Lucan names the three gods as a triad, though whether they constituted an actual cultic grouping or were simply the three Gaulish gods whose sacrificial practices most struck Roman observers remains debated. The passage tells us that Taranis received human sacrifice and that the practice horrified even Romans, who were no strangers to ritual violence. But Lucan provides no mythology, no genealogy, no narrative of deeds.
The Berne Scholia
The Commenta Bernensia, medieval annotations on Lucan's text, expand on his brief reference. Two versions of the scholia survive, and they disagree on the identifications. In one version, Taranis is equated with Dis Pater, the Roman lord of the underworld. In the other, he is identified with Jupiter, the sky father. The second identification has proven more influential in modern scholarship, consistent with Taranis's thunder association.
The scholia describe the method of sacrifice to Taranis with specific and grim detail: victims were placed in a wooden vessel or tub and burned alive. Whether this account reflects actual Gaulish practice, Roman anti-barbarian propaganda, or a misunderstanding of ritual preserved through centuries of transmission remains impossible to determine. The Berne Scholia were composed centuries after the end of independent Gaulish religion, and their reliability as ethnographic evidence is contested.
Epigraphic Evidence
Dedicatory inscriptions to Taranis survive from across the Roman Empire's Celtic territories. Approximately seven inscriptions bearing his name have been identified, distributed from Britain to the Danube. The inscriptions found at Chester (Deva) in Britain, at Orgon in southern Gaul, at Bockingen in Germania, and at Scardona in Dalmatia attest to the geographic spread of his worship.

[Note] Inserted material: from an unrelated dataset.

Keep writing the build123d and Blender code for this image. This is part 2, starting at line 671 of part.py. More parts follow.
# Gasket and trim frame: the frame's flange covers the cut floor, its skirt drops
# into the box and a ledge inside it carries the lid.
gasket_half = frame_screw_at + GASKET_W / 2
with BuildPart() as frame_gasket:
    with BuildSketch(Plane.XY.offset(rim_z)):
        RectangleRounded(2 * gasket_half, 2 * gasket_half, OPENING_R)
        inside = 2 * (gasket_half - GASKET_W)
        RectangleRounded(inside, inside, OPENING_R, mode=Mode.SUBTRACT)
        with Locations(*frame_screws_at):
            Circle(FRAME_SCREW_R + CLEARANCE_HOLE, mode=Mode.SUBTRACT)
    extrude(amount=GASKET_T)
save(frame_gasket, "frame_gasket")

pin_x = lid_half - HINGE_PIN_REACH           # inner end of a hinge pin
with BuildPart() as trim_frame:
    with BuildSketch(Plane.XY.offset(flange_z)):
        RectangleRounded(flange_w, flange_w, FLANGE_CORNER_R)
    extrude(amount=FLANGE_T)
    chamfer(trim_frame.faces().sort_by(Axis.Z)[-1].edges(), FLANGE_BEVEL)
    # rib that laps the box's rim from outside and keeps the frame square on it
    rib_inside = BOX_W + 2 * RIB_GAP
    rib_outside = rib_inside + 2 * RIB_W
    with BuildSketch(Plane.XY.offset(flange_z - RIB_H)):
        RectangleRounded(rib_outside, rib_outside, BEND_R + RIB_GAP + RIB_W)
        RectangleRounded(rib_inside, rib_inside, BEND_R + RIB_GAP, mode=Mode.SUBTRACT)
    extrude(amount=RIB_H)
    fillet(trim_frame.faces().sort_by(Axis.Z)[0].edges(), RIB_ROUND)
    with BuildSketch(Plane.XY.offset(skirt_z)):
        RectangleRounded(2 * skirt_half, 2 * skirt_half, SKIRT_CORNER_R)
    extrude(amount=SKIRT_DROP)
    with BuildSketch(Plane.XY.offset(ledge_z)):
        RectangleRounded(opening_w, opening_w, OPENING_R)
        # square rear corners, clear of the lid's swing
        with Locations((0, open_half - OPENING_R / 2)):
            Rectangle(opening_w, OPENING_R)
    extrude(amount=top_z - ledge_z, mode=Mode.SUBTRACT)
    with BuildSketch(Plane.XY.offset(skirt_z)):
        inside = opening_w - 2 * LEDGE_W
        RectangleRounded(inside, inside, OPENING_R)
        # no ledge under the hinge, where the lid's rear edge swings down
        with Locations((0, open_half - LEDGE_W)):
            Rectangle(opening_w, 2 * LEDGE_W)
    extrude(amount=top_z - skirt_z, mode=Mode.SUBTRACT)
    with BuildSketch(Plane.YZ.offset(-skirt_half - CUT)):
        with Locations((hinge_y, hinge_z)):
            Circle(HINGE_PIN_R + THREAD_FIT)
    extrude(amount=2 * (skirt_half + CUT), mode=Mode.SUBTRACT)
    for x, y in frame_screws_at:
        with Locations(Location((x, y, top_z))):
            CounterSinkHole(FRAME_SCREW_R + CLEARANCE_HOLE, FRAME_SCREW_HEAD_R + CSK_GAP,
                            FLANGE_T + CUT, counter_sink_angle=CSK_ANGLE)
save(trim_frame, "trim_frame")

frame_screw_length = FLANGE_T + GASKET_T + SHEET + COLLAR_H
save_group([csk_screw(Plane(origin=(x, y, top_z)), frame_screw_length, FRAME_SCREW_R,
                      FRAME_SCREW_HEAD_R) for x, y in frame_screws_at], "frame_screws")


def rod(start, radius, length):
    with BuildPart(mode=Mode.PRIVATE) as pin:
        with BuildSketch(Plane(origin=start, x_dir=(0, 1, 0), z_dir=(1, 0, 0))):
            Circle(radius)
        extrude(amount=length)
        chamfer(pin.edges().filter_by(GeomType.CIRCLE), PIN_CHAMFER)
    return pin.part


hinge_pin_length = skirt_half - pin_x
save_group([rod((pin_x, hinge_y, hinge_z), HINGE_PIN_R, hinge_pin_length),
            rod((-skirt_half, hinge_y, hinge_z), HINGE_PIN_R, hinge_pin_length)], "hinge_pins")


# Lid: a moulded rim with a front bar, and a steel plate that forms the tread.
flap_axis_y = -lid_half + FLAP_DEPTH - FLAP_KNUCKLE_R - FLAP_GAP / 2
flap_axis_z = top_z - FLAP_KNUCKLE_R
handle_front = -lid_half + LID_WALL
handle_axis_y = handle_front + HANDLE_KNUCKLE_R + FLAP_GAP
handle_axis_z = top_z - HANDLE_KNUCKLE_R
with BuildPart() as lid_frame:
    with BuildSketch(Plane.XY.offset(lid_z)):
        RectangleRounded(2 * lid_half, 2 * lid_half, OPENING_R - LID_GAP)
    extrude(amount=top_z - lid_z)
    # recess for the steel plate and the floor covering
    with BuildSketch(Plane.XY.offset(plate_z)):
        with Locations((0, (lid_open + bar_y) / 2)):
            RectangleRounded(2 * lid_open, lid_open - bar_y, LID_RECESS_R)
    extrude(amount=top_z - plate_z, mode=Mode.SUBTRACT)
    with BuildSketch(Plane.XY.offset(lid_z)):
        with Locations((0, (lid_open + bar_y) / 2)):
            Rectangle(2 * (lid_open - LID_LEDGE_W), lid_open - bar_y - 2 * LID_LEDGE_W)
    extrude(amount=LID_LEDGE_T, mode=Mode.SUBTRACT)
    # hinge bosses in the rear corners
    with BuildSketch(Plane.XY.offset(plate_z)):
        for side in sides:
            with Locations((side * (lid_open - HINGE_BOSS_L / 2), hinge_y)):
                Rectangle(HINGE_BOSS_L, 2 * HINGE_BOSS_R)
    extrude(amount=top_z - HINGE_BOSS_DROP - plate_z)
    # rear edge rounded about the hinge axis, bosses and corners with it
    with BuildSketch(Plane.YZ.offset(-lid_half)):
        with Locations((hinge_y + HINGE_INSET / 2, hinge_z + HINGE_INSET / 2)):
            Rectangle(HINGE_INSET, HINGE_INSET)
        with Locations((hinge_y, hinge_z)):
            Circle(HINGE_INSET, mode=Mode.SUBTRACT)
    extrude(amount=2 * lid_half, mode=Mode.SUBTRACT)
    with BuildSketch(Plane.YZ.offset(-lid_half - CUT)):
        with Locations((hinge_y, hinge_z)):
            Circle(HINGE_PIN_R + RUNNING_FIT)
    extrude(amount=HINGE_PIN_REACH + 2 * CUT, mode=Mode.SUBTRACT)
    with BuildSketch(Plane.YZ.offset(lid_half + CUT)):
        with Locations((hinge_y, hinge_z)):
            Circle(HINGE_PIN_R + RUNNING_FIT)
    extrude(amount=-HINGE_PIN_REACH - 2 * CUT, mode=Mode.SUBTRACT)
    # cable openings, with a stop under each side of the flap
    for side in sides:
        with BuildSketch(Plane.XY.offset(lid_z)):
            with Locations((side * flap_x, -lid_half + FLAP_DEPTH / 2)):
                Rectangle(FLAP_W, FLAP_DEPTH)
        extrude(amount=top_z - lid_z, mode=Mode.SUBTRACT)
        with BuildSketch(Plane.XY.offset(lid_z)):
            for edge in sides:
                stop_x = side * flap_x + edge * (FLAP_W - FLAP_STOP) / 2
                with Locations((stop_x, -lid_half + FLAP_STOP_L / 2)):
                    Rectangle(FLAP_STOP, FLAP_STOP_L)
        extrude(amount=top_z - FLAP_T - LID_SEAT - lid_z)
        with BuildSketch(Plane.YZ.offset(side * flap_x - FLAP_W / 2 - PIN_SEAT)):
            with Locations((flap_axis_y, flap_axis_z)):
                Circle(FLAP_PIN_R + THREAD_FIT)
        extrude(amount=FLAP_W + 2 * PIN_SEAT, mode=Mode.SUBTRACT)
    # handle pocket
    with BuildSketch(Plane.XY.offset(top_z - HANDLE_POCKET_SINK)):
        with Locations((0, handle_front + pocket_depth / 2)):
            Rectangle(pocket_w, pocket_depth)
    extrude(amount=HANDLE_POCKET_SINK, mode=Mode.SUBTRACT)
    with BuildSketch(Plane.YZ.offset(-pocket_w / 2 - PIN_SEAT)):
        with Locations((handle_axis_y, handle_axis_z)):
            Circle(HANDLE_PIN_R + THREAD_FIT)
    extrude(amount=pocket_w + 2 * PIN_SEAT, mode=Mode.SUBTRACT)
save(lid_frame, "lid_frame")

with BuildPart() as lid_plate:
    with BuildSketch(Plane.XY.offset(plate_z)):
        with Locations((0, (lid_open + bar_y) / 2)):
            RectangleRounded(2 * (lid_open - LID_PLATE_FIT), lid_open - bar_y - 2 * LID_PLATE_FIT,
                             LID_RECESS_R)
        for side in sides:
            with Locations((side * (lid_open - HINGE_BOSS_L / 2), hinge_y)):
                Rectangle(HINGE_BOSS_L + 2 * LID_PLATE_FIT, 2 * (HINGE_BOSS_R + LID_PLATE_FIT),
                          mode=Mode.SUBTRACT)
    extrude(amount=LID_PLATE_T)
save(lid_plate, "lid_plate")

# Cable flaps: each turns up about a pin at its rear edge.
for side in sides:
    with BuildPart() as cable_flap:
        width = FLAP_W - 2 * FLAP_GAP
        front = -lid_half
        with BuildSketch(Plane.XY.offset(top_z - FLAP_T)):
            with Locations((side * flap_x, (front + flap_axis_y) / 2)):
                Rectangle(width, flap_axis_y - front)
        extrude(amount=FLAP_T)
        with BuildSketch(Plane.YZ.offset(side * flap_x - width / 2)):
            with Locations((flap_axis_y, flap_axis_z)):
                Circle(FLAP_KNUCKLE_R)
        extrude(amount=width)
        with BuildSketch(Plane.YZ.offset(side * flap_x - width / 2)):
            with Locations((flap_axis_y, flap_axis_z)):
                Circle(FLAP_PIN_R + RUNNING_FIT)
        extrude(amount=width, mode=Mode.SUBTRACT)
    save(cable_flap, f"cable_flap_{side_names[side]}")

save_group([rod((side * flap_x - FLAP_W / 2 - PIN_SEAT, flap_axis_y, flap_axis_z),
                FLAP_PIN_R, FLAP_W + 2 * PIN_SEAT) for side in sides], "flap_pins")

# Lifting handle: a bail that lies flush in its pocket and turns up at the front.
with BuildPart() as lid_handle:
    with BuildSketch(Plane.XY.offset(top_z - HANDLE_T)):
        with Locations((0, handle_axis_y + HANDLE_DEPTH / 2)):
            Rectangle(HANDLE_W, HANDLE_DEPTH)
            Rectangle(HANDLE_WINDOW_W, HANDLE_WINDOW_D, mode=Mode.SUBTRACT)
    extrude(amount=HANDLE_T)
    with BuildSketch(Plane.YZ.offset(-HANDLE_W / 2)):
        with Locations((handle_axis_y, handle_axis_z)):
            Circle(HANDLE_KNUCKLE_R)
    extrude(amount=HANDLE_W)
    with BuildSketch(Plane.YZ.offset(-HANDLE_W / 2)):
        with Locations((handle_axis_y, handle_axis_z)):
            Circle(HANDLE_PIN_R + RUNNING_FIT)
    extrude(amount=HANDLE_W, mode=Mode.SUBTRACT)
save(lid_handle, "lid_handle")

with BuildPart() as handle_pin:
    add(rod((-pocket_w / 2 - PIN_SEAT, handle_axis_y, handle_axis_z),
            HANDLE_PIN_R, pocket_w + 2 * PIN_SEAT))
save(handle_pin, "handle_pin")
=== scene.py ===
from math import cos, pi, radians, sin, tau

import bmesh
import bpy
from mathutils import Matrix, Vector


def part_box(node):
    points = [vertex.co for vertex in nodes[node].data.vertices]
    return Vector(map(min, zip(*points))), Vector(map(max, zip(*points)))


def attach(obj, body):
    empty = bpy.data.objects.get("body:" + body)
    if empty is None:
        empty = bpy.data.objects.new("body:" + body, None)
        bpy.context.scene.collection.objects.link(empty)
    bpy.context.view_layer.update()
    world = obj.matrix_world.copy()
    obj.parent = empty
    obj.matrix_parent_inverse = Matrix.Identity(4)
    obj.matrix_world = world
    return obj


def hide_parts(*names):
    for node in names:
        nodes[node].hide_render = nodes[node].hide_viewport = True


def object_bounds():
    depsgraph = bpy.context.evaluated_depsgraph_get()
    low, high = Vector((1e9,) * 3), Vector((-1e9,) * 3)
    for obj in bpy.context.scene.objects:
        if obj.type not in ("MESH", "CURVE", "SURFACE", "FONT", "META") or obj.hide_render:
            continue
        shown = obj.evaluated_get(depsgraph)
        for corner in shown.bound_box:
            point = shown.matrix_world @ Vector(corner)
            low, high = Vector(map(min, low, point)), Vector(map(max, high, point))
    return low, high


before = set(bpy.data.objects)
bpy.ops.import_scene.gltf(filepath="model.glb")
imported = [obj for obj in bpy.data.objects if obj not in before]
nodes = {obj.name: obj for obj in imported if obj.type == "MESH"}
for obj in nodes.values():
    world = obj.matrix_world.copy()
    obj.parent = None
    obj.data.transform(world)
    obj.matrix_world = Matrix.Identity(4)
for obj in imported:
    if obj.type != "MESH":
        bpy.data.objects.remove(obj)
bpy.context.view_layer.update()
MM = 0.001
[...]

Several inscriptions use syncretic formulas combining Taranis with Roman Jupiter: "Iovi Taranuco" at Scardona, for instance, explicitly merges the two. This pattern of interpretatio Romana, in which Gaulish and Roman deities were identified with one another, is consistent across the evidence. The Romans who encountered Taranis recognized him as a counterpart to their sky father, and the dedicants who set up these inscriptions were participants in a religious world where the two traditions had already merged.
The Jupiter Columns
The most visually striking archaeological evidence for Taranis's cult comes from the Jupiter Columns (Jupitergigantensaulen) found across eastern Gaul and the Rhineland. These stone columns, numbering in the hundreds, typically show a mounted figure bearing a wheel and trampling a giant or serpent-legged creature (an anguiped). The horseman at the top has been identified as Jupiter-Taranis, the syncretic deity who combined Roman sky-god imagery with Gaulish iconography.

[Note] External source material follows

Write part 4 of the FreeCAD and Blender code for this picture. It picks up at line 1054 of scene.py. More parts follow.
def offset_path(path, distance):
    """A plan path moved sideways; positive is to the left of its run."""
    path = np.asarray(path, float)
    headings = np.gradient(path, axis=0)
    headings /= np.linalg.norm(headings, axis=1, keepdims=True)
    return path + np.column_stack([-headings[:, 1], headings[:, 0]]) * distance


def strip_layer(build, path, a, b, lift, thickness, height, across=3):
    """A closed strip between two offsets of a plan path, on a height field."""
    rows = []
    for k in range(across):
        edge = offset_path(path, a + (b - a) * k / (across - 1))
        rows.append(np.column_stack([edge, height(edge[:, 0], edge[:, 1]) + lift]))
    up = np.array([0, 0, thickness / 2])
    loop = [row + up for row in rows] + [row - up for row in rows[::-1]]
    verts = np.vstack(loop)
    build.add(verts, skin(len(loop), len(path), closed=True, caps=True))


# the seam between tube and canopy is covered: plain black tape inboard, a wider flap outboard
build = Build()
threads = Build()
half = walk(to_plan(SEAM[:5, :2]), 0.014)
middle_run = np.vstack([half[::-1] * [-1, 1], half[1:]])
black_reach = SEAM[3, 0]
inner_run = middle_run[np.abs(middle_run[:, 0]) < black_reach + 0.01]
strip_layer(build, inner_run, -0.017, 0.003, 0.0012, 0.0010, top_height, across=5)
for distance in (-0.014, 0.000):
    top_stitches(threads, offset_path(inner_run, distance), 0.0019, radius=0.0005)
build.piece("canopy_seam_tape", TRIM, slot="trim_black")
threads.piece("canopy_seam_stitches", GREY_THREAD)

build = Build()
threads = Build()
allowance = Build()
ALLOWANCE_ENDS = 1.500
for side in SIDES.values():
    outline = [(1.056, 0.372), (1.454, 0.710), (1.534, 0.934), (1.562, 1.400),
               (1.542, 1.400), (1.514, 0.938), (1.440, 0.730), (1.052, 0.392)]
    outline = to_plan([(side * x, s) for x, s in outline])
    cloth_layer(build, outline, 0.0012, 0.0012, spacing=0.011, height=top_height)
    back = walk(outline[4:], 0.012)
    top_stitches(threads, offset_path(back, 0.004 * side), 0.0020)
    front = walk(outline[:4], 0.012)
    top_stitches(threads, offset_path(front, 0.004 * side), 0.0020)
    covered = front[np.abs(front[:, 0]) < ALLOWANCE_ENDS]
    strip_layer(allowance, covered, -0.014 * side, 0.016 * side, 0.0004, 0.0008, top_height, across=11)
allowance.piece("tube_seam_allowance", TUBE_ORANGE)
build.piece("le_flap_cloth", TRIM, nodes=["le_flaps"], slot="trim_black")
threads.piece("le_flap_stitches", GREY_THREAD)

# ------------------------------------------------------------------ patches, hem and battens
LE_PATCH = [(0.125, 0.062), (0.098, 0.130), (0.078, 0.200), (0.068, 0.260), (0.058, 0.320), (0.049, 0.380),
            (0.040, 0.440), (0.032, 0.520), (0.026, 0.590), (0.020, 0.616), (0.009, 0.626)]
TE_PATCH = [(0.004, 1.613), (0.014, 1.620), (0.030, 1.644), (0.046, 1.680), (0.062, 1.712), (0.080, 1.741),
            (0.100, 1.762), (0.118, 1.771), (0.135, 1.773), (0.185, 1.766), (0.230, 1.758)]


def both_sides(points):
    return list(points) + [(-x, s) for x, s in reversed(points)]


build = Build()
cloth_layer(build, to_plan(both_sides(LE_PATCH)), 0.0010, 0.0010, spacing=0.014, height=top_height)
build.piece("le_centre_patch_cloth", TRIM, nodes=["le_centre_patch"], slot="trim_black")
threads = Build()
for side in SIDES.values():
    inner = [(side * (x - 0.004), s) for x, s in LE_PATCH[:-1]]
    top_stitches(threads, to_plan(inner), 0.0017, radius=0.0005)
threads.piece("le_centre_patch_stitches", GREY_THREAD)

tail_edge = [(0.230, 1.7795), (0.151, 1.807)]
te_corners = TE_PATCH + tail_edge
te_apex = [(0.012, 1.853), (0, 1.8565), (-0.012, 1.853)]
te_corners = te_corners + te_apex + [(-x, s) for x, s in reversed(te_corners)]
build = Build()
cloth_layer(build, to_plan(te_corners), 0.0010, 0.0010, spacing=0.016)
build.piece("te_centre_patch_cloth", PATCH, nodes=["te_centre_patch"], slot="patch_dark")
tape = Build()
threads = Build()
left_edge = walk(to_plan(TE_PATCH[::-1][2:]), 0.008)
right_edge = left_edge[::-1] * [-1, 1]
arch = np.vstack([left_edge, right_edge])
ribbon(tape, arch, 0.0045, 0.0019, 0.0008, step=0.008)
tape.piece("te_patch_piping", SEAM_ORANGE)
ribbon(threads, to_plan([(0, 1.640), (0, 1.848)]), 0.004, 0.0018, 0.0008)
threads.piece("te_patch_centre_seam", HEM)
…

The columns concentrate in the territory of the Treveri and neighboring tribes in what is now Luxembourg, the Rhineland, and eastern France. Their distribution suggests a regional cult that flourished under Roman administration from the first through the third centuries CE. The anguiped beneath the rider's horse may represent chthonic forces subdued by the celestial god, a visual mythology preserved in stone that has no surviving textual counterpart.
The Wheel of Taranis
The wheel is the most consistent iconographic attribute associated with Taranis. Small bronze wheel-shaped votive objects, sometimes called "Taranis wheels," have been recovered from Gaulish sacred sites and settlements. These wheels appear as pendants, as decorative elements on altars, and in the hands of deity figures on relief sculptures.
The symbolism of the wheel has been interpreted variously: as a solar symbol representing the sky, as a representation of thunder rolling across the heavens, or as a cosmic wheel signifying celestial order. Miranda Green, in her extensive studies of Celtic iconography, argues that the wheel functioned as a multivalent symbol of the sky god's power, encompassing solar, celestial, and thunder associations. The wheel's presence on the Jupiter Columns reinforces the connection: the mounted god holds or carries the wheel as his identifying attribute.
Cult Practice
Beyond the controversial claims of human sacrifice in Lucan and the Berne Scholia, evidence for the specifics of Taranis worship is fragmentary. The dedicatory inscriptions suggest that his cult was maintained through standard Gallo-Roman religious practice: the setting up of altars, the making of offerings, and the invocation of the god's name in formulaic dedications. The votive wheels found at sacred sites indicate that pilgrims or worshippers deposited these objects as offerings.
The concentration of Jupiter Columns in specific tribal territories suggests that Taranis-Jupiter worship may have served a political as well as religious function, with local elites sponsoring column construction as a display of piety that simultaneously expressed loyalty to the Roman order and continuity with pre-Roman Gaulish religion.
The Fragmentary God
Taranis remains one of the most recognizable names in Celtic religion and one of the least understood in terms of mythology. The evidence permits a broad outline: a Gaulish thunder god whose cult was widespread enough to leave inscriptions from Britain to the Balkans, whose worship involved sacrifice (the nature and extent of which remain debated), who was readily identified with Roman Jupiter, and whose primary symbol was the wheel. But the myths that Gaulish worshippers told about their Thunderer, the narratives of his deeds, his relationships with other gods, his role in the origin or fate of the world, are lost. What survives is a name, a symbol, and the stone pillars where his image still rides above fallen giants in the museum collections of the Rhineland.